The controversy focuses on a reference by the UN's Intergovernmental Panel on Climate Change (IPCC) to the probability of glaciers in the Himalayas "disappearing by the year 2035 and perhaps sooner is very high."
In a landmark 2007 report, the IPCC sourced the date to green campaign group WWF, which in turn took the prediction from an interview given by Hasnain to the New Scientist magazine in 1999.
The IPCC has said it is reviewing the figure and looks set to retract the assertion -- an embarrassing climbdown and a blow to its credibility as the reliable authority on global climate science.
There is no evidence that the 2035 claim was published in a peer-reviewed journal, a cornerstone of scientific research.
Hasnain issued a statement on the comments he made to the New Scientist, saying the 2035 date was "a journalistic substitution" which had been made without his knowledge or approval.
"I have not given any date or year on the likely disappearance of Himalayan glaciers -- neither in any interview nor in any of my publications," he said.
However, he added that in 1999 "a scientific postulation was made that all the glaciers in the central and eastern Himalayas could disappear in the next 40 to 50 years at their present rate of decline."
Hasnain said he and other experts were the victims of "a concentrated campaign to denigrate scientists who have established the impact of climate change."
The Indian scientist is now a glaciologist with the New Delhi-based The Energy and Resources Institute, which is headed by IPCC chairman Rajendra Pachauri.
Pachauri defended the Nobel-winning panel's work on Tuesday, telling reporters at the World Future Energy Summit in Abu Dhabi that even if the 2035 prediction was wrong, the effects of global warming were undeniable.

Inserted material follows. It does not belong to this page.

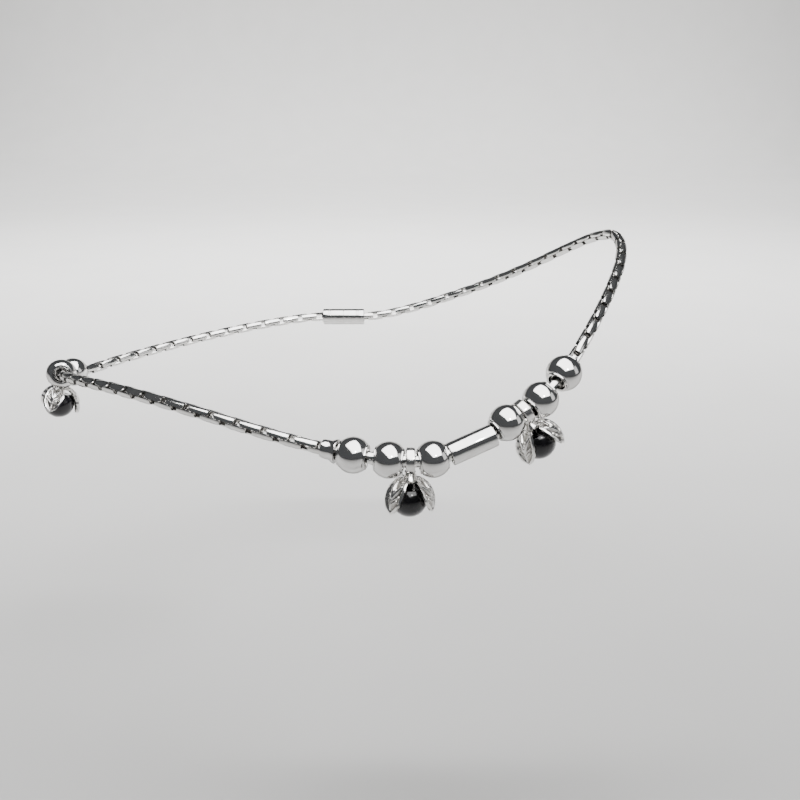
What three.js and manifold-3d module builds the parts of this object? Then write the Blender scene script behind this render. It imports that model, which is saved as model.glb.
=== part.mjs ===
// Payal anklet: a four-faced silver chain threaded through round beads, a tube and three hooded-stone charms.
// Frame: +X towards the toes, -Y the outer side of the ankle, +Z up the leg, origin in the middle of the loop.
import * as THREE from "three";
import { mergeVertices } from "three/addons/utils/BufferGeometryUtils.js";
import Module from "manifold-3d";

// Driving dimensions, millimetres.
const CHAIN_DIAMETER = 1.8;
const CHAIN_STEPS = 78;
const TOUCHING_GAP = 0.4; // between two pieces that lie against each other on the chain

const BEAD = { diameter: 5, length: 3.9, bore: 2.6, rimDiameter: 3.4, rimHeight: 0.22 };
const TUBE = { diameter: 3.2, length: 6.6, bore: 2.6 };
const END_CAP = { narrowDiameter: 2.5, wideDiameter: 3.4, length: 2.1, bore: 2.3 };
const CLASP = { diameter: 3.4, length: 9, bore: 2.4, boreDepth: 2.6, domeHeight: 0.5 };
const BAIL = { innerDiameter: 2.6, outerDiameter: 3.6, width: 1.2 };
const HOOD = { petals: 3, outerRadius: 3.4, innerRadius: 2.8, tipAngle: 112, neckDiameter: 1.5 };
const STONE_DIAMETER = 5;
const STONE_DROP = 5.6; // from the chain's axis to the stone's middle

// The chain's route, from inside one end of the clasp round the heel, the outer side and the instep to the other.
const ROUTE = [
  [-2.2, 36.7, -10.8],
  [-5, 36.65, -10.8],
  [-9, 36.1, -11],
  [-17.5, 33.2, -11.7],
  [-27, 27.7, -12.5],
  [-35.6, 20.2, -13.1],
  [-42.4, 12, -13.4],
  [-45.4, 7.2, -13.5],
  [-46.9, 3.4, -12.9], // second heel bead
  [-47.3, 0, -12], // heel charm
  [-46.5, -3.5, -11.1], // first heel bead
  [-43.6, -8.4, -10],
  [-37.8, -14.6, -8.8],
  [-31.2, -20.2, -8],
  [-24.1, -25.2, -7.8],
  [-16, -29.5, -8.4],
  [-8.3, -32.5, -9.6],
  [-1.2, -34.7, -10.8],
  [3, -35.8, -11.4], // end cap
  [6.2, -36.6, -11.8], // bead 1
  [11, -37.5, -12.1], // bead 2
  [13.8, -37.7, -12.15], // charm 1
  [16.8, -37.5, -12], // bead 3
  [19.1, -37, -11.5],
  [22.1, -36.2, -10.4], // tube
  [25.1, -35.3, -9.3],
  [26.8, -34.6, -8.1], // bead 4
  [28.9, -33.6, -7], // charm 2
  [31.4, -32.3, -5.8], // bead 5
  [35.2, -29.5, -2.7], // bead 6
  [39.3, -23.8, 0.9],
  [42.9, -17.4, 3.7],
  [46.1, -10.8, 6.2],
  [48.8, -4.2, 8.6],
  [50.4, 2.4, 10.5],
  [50.5, 8.8, 11.1],
  [48.8, 15, 9.8],
  [45, 21.4, 6.6],
  [39.4, 27.2, 2.4],
  [32.2, 32, -1.9],
  [23.6, 35.2, -5.8],
  [15.5, 36.6, -8.7],
  [9, 36.9, -10.3],
  [5, 36.75, -10.75],
  [2.2, 36.7, -10.8],
];

// What is strung on the chain. A group starts at its first piece's end, a distance along the chain from the
// clasp; each piece then follows the one before it, with bareChain between them where it isn't touching.
// lift raises a loose piece off the chain's axis. A charm's hood is turned on its bail, and the charm may swing
// away from the ankle or lean along the chain, all in degrees.
const STRUNG_GROUPS = [
  {
    start: 57.7,
    pieces: [
      { kind: "bead", name: "bead_heel_2" },
      { kind: "charm", name: "3", bareChain: 0.6, turn: 25, swing: -14 },
      { kind: "bead", name: "bead_heel_1", bareChain: 0.6 },
    ],
  },
  {
    start: 126.2,
    pieces: [
      { kind: "endCap", name: "end_cap" },
      { kind: "bead", name: "bead_1" },
      { kind: "bead", name: "bead_2", bareChain: 1.05 },
      { kind: "charm", name: "1", bareChain: 0.3, turn: 10, lean: -2 },
      { kind: "bead", name: "bead_3", bareChain: 0.5 },
      { kind: "tube", name: "tube_bead", bareChain: 0.42, lift: -0.1 },
      { kind: "bead", name: "bead_4", bareChain: 0.42, lift: 0.05 },
      { kind: "charm", name: "2", bareChain: 0.3, turn: -9, lean: 8 },
      { kind: "bead", name: "bead_5", bareChain: 0.55 },
      { kind: "bead", name: "bead_6", bareChain: 1.45 },
    ],
  },
];

const silver = { color: 0xe6e4e0, metalness: 1, roughness: 0.12 };
const blackStone = { color: 0x060607, metalness: 0, roughness: 0.04 };

const wasm = await Module();
wasm.setup();

function mesh(name, geometry, look) {
  const made = new THREE.Mesh(geometry, new THREE.MeshStandardMaterial(look));
  made.name = name;
  return made;
}

function toSolid(geometry) {
  const bare = geometry.index ? geometry.toNonIndexed() : geometry.clone();
  bare.deleteAttribute("normal");
  bare.deleteAttribute("uv");
  const merged = mergeVertices(bare, 1e-4);
  return new wasm.Manifold(
    new wasm.Mesh({
      numProp: 3,
      vertProperties: merged.attributes.position.array,
      triVerts: new Uint32Array(merged.index.array),
    }),
  );
}

function toGeometry(solid) {
  const { numProp, vertProperties, triVerts } = solid.getMesh();
  const positions = new THREE.InterleavedBuffer(vertProperties, numProp);
  const geometry = new THREE.BufferGeometry();
  geometry.setAttribute("position", new THREE.InterleavedBufferAttribute(positions, 3, 0));
  geometry.setIndex(new THREE.BufferAttribute(triVerts, 1));
  return geometry.toNonIndexed();
}

// A profile of [radius, height] pairs turned about the Z axis.
function turned(profile, segments) {
  const points = profile.map(([radius, height]) => new THREE.Vector2(radius, height));
  return new THREE.LatheGeometry(points, segments).rotateX(Math.PI / 2);
}

function arc(radius, fromAngle, toAngle, steps) {
  return Array.from({ length: steps + 1 }, (_, i) => {
    const angle = THREE.MathUtils.degToRad(fromAngle + ((toAngle - fromAngle) * i) / steps);
    return [radius * Math.sin(angle), radius * Math.cos(angle)];
  });
}

// A round bead with a flat, thinly raised rim at each end of its bore; its bore lies along Z.
function beadGeometry() {
  const boreRadius = BEAD.bore / 2;
  const rimRadius = BEAD.rimDiameter / 2;
  const halfLength = BEAD.length / 2;
  const shoulder = halfLength - BEAD.rimHeight;
  const poleAngle = THREE.MathUtils.radToDeg(Math.acos(shoulder / (BEAD.diameter / 2)));
  return turned(
    [
      [boreRadius, -halfLength],
      [rimRadius, -halfLength],
      [rimRadius, -shoulder],
      ...arc(BEAD.diameter / 2, 180 - poleAngle, poleAngle, 7),
      [rimRadius, shoulder],
      [rimRadius, halfLength],
      [boreRadius, halfLength],
      [boreRadius, -halfLength],
    ],
    20,
  );
}

function tubeGeometry() {
  const halfLength = TUBE.length / 2;
  return turned(
    [
      [TUBE.bore / 2, -halfLength],
      [TUBE.diameter / 2, -halfLength],
      [TUBE.diameter / 2, halfLength],
      [TUBE.bore / 2, halfLength],
      [TUBE.bore / 2, -halfLength],
    ],
    24,
  );
}

// A flared cone whose wide end meets the first bead.
function endCapGeometry() {
  const halfLength = END_CAP.length / 2;
  return turned(
    [
      [END_CAP.bore / 2, -halfLength],
      [END_CAP.narrowDiameter / 2, -halfLength],
      [END_CAP.wideDiameter / 2, halfLength - 0.4],
      [END_CAP.wideDiameter / 2, halfLength],
      [END_CAP.bore / 2, halfLength],
      [END_CAP.bore / 2, -halfLength],
    ],
    24,
  );
}

// A plain barrel with a blind socket in each end for the chain.
function claspGeometry() {
  const halfLength = CLASP.length / 2;
  const socketFloor = halfLength - CLASP.boreDepth;
  const shoulder = halfLength - CLASP.domeHeight;
  return turned(
    [
      [0, -socketFloor],
      [CLASP.bore / 2, -socketFloor],
      [CLASP.bore / 2, -halfLength],
      [CLASP.diameter / 2 - 0.25, -halfLength],
      [CLASP.diameter / 2, -shoulder],
      [CLASP.diameter / 2, shoulder],
      [CLASP.diameter / 2 - 0.25, halfLength],
      [CLASP.bore / 2, halfLength],
      [CLASP.bore / 2, socketFloor],
      [0, socketFloor],
    ],
    24,
  );
}

// The opening between two petals: a pointed arch, drawn across X with Y up and pushed out along Z.
function petalGapGeometry() {
  const arch = new THREE.Shape();
  arch.moveTo(0, 2.95);
  arch.quadraticCurveTo(1.1, 2.35, 1.4, 1.16);
  arch.quadraticCurveTo(1.65, 0.35, 2.55, -1.2);
  arch.lineTo(3.2, -2);
  arch.lineTo(-3.2, -2);
  arch.lineTo(-2.55, -1.2);
  arch.quadraticCurveTo(-1.65, 0.35, -1.4, 1.16);
  arch.quadraticCurveTo(-1.1, 2.35, 0, 2.95);
  return new THREE.ExtrudeGeometry(arch, { depth: 5, bevelEnabled: false, curveSegments: 5 });
}

// A charm's silver: a band bail round the chain, soldered to a hood of pointed petals. The chain's axis is
// the X axis, and the hood hangs along -Z.
function settingGeometry(turn) {
  let hood = toSolid(
    turned(
      [
        ...arc(HOOD.innerRadius, 0, HOOD.tipAngle, 9),
        ...arc(HOOD.outerRadius, HOOD.tipAngle, 0, 9),
      ],
      24,
    ),
  );
  for (let petal = 0; petal < HOOD.petals; petal++) {
    const gap = petalGapGeometry().rotateX(Math.PI / 2).rotateZ((petal * 2 * Math.PI) / HOOD.petals);
    hood = hood.subtract(toSolid(gap));
  }
  hood = hood.rotate([0, 0, turn]).translate([0, 0, -STONE_DROP]);

  const inner = BAIL.innerDiameter / 2;
  const outer = BAIL.outerDiameter / 2;
  const band = turned(
    [
      [inner, -BAIL.width / 2],
      [outer, -BAIL.width / 2],
      [outer, BAIL.width / 2],
      [inner, BAIL.width / 2],
      [inner, -BAIL.width / 2],
    ],
    24,
  ).rotateY(Math.PI / 2);
  const neckTop = -outer + 0.2;
  const neckBottom = -STONE_DROP + HOOD.innerRadius + 0.2;
  const neck = new THREE.CylinderGeometry(
    HOOD.neckDiameter / 2,
    HOOD.neckDiameter / 2,
    neckTop - neckBottom,
    16,
  )
    .rotateX(Math.PI / 2)
    .translate(0, 0, (neckTop + neckBottom) / 2);
  return toGeometry(hood.add(toSolid(neck)).add(toSolid(band)));
}

function stoneMesh(name) {
  const stone = mesh(name, new THREE.SphereGeometry(STONE_DIAMETER / 2, 20, 12), blackStone);
  stone.rotation.x = Math.PI / 2;
  stone.position.z = -STONE_DROP;
  return stone;
}

function chainMesh(route) {
  const section = new THREE.Shape();
  for (let side = 0; side < 8; side++) {
    const angle = ((side + 0.5) * Math.PI) / 4;
    const point = [Math.cos(angle), Math.sin(angle)].map((part) => (part * CHAIN_DIAMETER) / 2);
    if (side === 0) section.moveTo(...point);
    else section.lineTo(...point);
  }
  const options = { steps: CHAIN_STEPS, bevelEnabled: false, extrudePath: route };
  return mesh("chain", new THREE.ExtrudeGeometry(section, options), silver);
}

// Puts a holder on the chain with its X axis along the chain and its Z axis as nearly upright as that allows.
function placeOnChain(holder, route, distance, lift) {
  const along = route.getTangentAt(distance / route.getLength());
  const up = new THREE.Vector3(0, 0, 1).addScaledVector(along, -along.z).normalize();
  const across = new THREE.Vector3().crossVectors(up, along);
  holder.quaternion.setFromRotationMatrix(new THREE.Matrix4().makeBasis(along, across, up));
  holder.position.copy(route.getPointAt(distance / route.getLength())).addScaledVector(up, lift);
}

function strungHolder(piece) {
  const holder = new THREE.Group();
  if (piece.kind === "charm") {
    holder.add(mesh(`charm_setting_${piece.name}`, settingGeometry(piece.turn), silver));
    holder.add(stoneMesh(`charm_stone_${piece.name}`));
    return holder;
  }
  const shapes = { bead: beadGeometry, tube: tubeGeometry, endCap: endCapGeometry };
  const turnedPiece = mesh(piece.name, shapes[piece.kind](), silver);
  turnedPiece.rotation.y = Math.PI / 2;
  holder.add(turnedPiece);
  return holder;
}

function addStrungGroup(anklet, route, group) {
  const lengths = { bead: BEAD.length, tube: TUBE.length, endCap: END_CAP.length, charm: BAIL.width };
  let distance = group.start;
  group.pieces.forEach((piece, index) => {
    if (index > 0) distance += piece.bareChain ?? TOUCHING_GAP;
    const holder = strungHolder(piece);
    placeOnChain(holder, route, distance + lengths[piece.kind] / 2, piece.lift ?? 0);
    holder.rotateX(THREE.MathUtils.degToRad(piece.swing ?? 0));
    holder.rotateY(THREE.MathUtils.degToRad(-(piece.lean ?? 0)));
    anklet.add(holder);
    distance += lengths[piece.kind];
  });
}

function claspMesh() {
  const clasp = mesh("clasp", claspGeometry(), silver);
  const first = new THREE.Vector3(...ROUTE[0]);
  const last = new THREE.Vector3(...ROUTE[ROUTE.length - 1]);
  clasp.position.addVectors(first, last).multiplyScalar(0.5);
  clasp.rotation.y = Math.PI / 2;
  return clasp;
}

const route = new THREE.CatmullRomCurve3(ROUTE.map((point) => new THREE.Vector3(...point)));
route.arcLengthDivisions = 1200;

const anklet = new THREE.Group();
anklet.add(chainMesh(route), claspMesh());
STRUNG_GROUPS.forEach((group) => addStrungGroup(anklet, route, group));

export default anklet;
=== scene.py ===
import math
import bmesh
import bpy
from mathutils import Matrix, Vector


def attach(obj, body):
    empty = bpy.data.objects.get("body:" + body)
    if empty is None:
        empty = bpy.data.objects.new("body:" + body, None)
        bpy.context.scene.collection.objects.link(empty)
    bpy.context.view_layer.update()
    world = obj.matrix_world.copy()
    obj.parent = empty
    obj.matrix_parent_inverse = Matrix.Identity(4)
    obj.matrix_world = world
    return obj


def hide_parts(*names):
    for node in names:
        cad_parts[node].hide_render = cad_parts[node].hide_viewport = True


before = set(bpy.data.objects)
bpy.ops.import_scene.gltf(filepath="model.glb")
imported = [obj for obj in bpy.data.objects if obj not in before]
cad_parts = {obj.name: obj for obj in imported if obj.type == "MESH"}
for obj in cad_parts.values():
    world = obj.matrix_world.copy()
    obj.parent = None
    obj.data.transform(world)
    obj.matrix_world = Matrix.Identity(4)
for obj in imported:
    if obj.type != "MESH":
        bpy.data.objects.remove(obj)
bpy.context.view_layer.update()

mm = 0.001  # pieces are modelled in millimetres at the origin, then set in place in metres
print("frame loaded:", len(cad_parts), "nodes")


def deselectAll():
    if bpy.context.object and bpy.context.object.mode != "OBJECT":
        bpy.ops.object.mode_set(mode="OBJECT")
    bpy.ops.object.select_all(action="DESELECT")


def makeActive(piece):
    deselectAll()
    piece.select_set(True)
    bpy.context.view_layer.objects.active = piece


def startEdit(piece):
    makeActive(piece)
    bpy.ops.object.mode_set(mode="EDIT")


def endEdit():
    bpy.ops.object.mode_set(mode="OBJECT")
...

"Theoretically, let's say we slipped up on one number, I don't think it takes anything away from the overwhelming scientific evidence of what's happening with the climate of this earth," he said.
Indian Environment Minister Jairam Ramesh -- often sceptical of the exact link between global warming and melting glaciers -- has said the IPCC panel "has to do a lot of answering on how it reached the 2035 figure."